Jule sat before her knees gave out. Pop had sold her out.
“Ms. Casale?” Valerio hovered anxiously over her after some minutes, a glass of water in his hand. Jule took it, but didn’t drink. She couldn’t work the muscles in her throat. Her father’s betrayal lodged there like a swelling sponge.
What was with the men in her life? Couldn’t she find one, just one who didn’t lie, cheat, and steal?
“Ms. Casale, are you all right?” True concern shone from the lawyer’s eyes, an emotion Jule didn’t think men of his ilk possessed.
“Why are you being so nice to me? And why are you telling me all this?” she asked, afraid of his answer. If it involved her returning the favor, she would kick him in the balls and storm out of the office. Enough was enough.
“Rom Montgomery is not just a client, but a friend. A very dear friend. Before he left, he spoke of you and requested I help if you came to me. Well, here you are and in a very tight spot, from where I’m standing.”
Jule tried to process the information. Was that a you-owe-me kind of speech? And had Rom really asked Valerio to look out for her? Did guilt drive him to make the request, knowing he stood to benefit from all her hard work if he recovered the paintings before she did?
“Did he suddenly develop a conscience?
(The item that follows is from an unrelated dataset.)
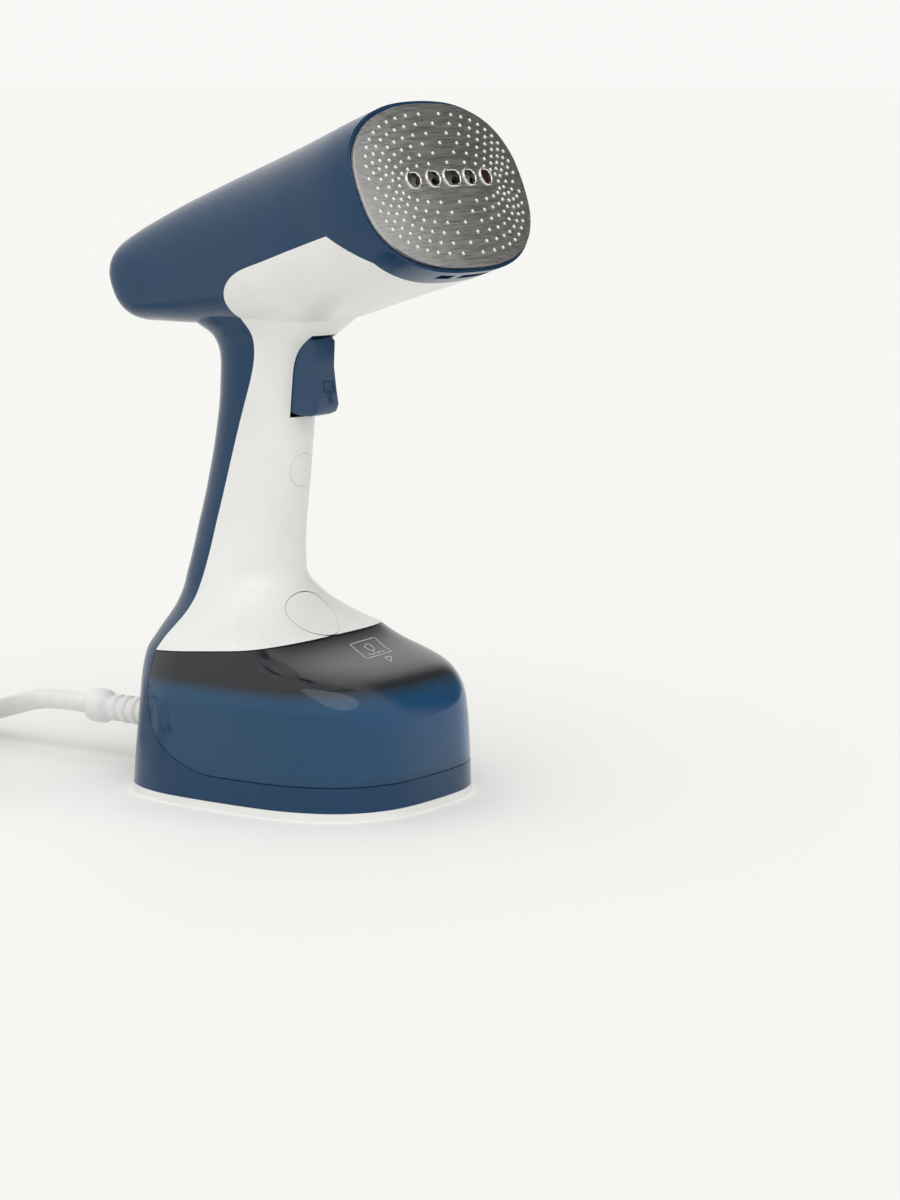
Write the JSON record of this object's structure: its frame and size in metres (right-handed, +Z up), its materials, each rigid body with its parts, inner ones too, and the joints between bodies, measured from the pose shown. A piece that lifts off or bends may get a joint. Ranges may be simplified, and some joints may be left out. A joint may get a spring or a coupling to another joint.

Why does he care what happens to me? He didn’t act like he cared last night.” She swiped a hand across her forehead, pushing back errant curls.
Valerio once again took the client’s chair next to hers, the supple burgundy leather squeaking softly. “Without compromising Rom more than I already have, let me say he cares very deeply. He may not show it, but under the scowl and the threatening looks, a poet’s heart beats.”